Positive school-home partnerships and parent involvement is of critical importance to all students, especially low SES Students, and Special Education Students. 

  1. Create a school culture of gratitude, grace and caring! Thank parents, students and staff with positive praise, encouragement and uplifting sentiments daily and weekly. Ask parents to write positive notes weekly about their child to share with their teacher. Teachers and principals should select one child every day and write a positive note home. 
  2. Celebrate progress and success, cheer on students and parents when students meet a new academic benchmark or demonstrate positive academic growth, Celebrate openly students and parents with uplifting attitudes. Parents and students do not always feel included or successful in our new high-stakes testing environment. Seeing their child in a positive light and successful academically feeds into a success loop. 
  3. Create an open door policy, invite parents to visit your school and classroom at a level you are comfortable with. 
  4. Parents must understand they are a very important part of the learning success team, and without them, their child will not make stellar gains. Acquiring new academic skills is very stressful at times for parents and students. Creating a team attitude helps alleviate the stress. 
  5. Creating a positive dialogue with families, students, staff and community leaders. 1. Look for connections by sharing what you/they value, and seek connections, 2, clarify the "why" to parents and students, what, why, where, and how can barriers and hindrance create difficulties, e.g. "why are writing assignments not being finished," 3. voice concerns in clear ways that are never about laying blame, and 4. ask for suggestions and offer suggestions that are not accusatory. 
  6. Create a community of leaders, Academic Acculturation Liaisons, and family ambassadors that help with new parent orientation. 
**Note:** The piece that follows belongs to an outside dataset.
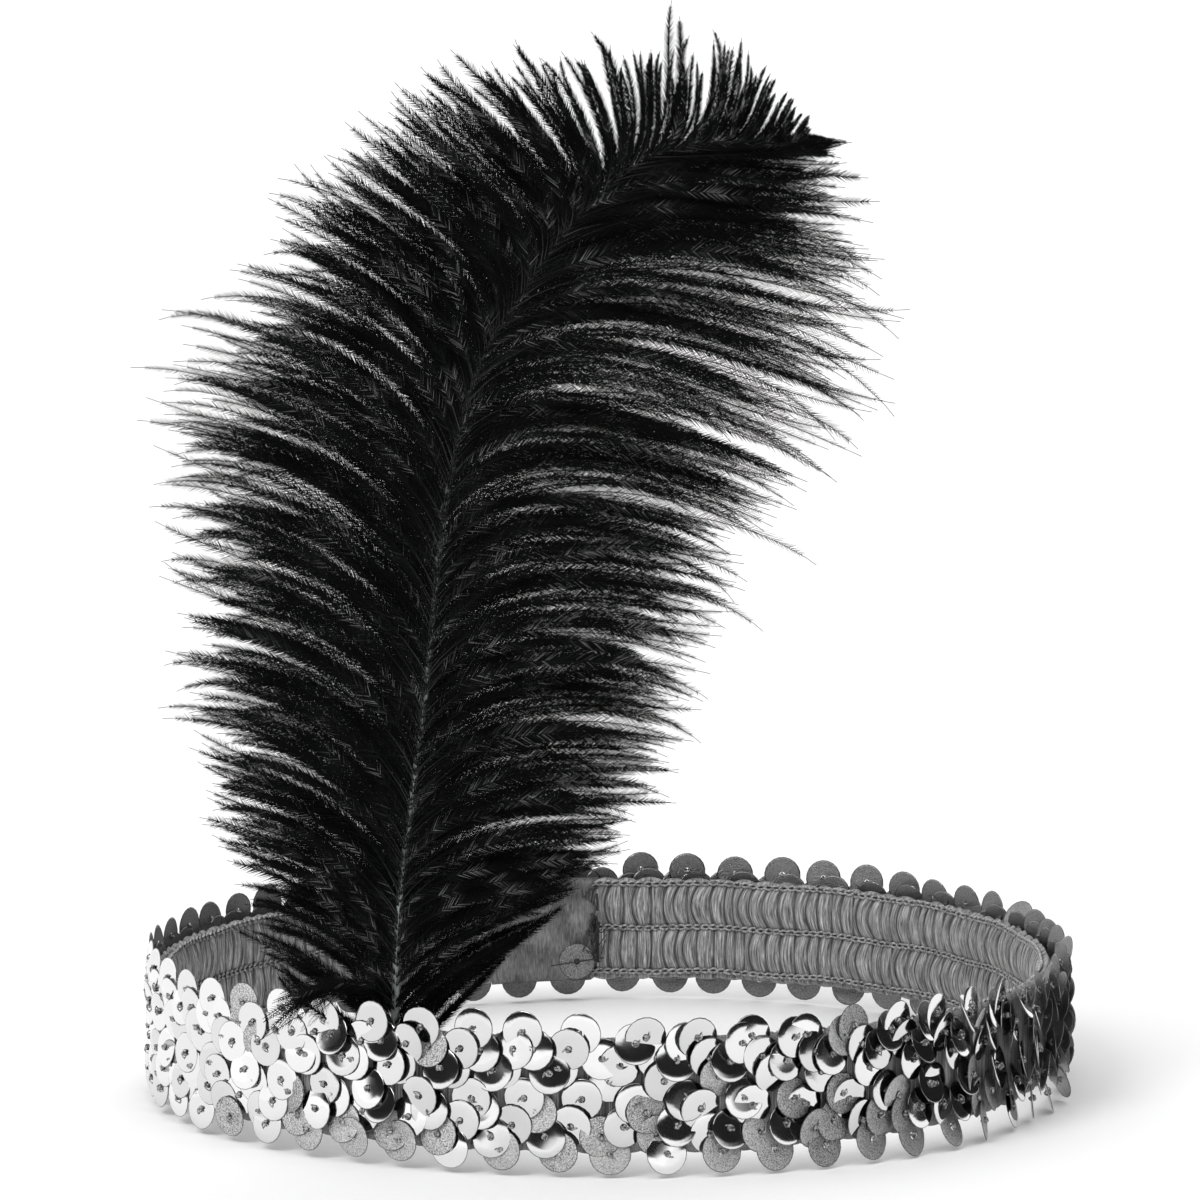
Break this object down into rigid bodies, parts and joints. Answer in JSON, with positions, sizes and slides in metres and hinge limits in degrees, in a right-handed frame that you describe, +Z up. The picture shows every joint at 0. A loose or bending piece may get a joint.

  7. Create a clear and ongoing set of communication tools to help parents understand academic requirements, expectations, rules, and norms of positive mental and emotional attitudes of success. Creating a student success newsletter is an essential communication tool, and is easy when shared with a school team. Sharing uplifting and important news with parents is a powerful tool, set a goal to share with parents and families once a month at a minimum. The newsletter should be in multiple languages when communicating with immigrant families. Communicating regularly, weekly is preferred on a designated day, where all home school communications is a good way to help parents stay informed. 
  8. Creating a win-win environment of mutual understanding and respect. Remind parents and students constantly that that help, cooperation, involvement is needed and required. 
  9. Organize a Family Welcome Center with school and community information, refreshments, volunteer opportunities, and a genuine interest in suggestions. Make families always and welcomed, valued, and respected at school. 
  10. Create a special education parent liaison that helps with IEPs and has a clear understanding of your schools SST, 504 and IEP process. 
  11. Organized a family outreach program that matches families, parents, and students with needed community resources and services. Strong families and students build a strong school community.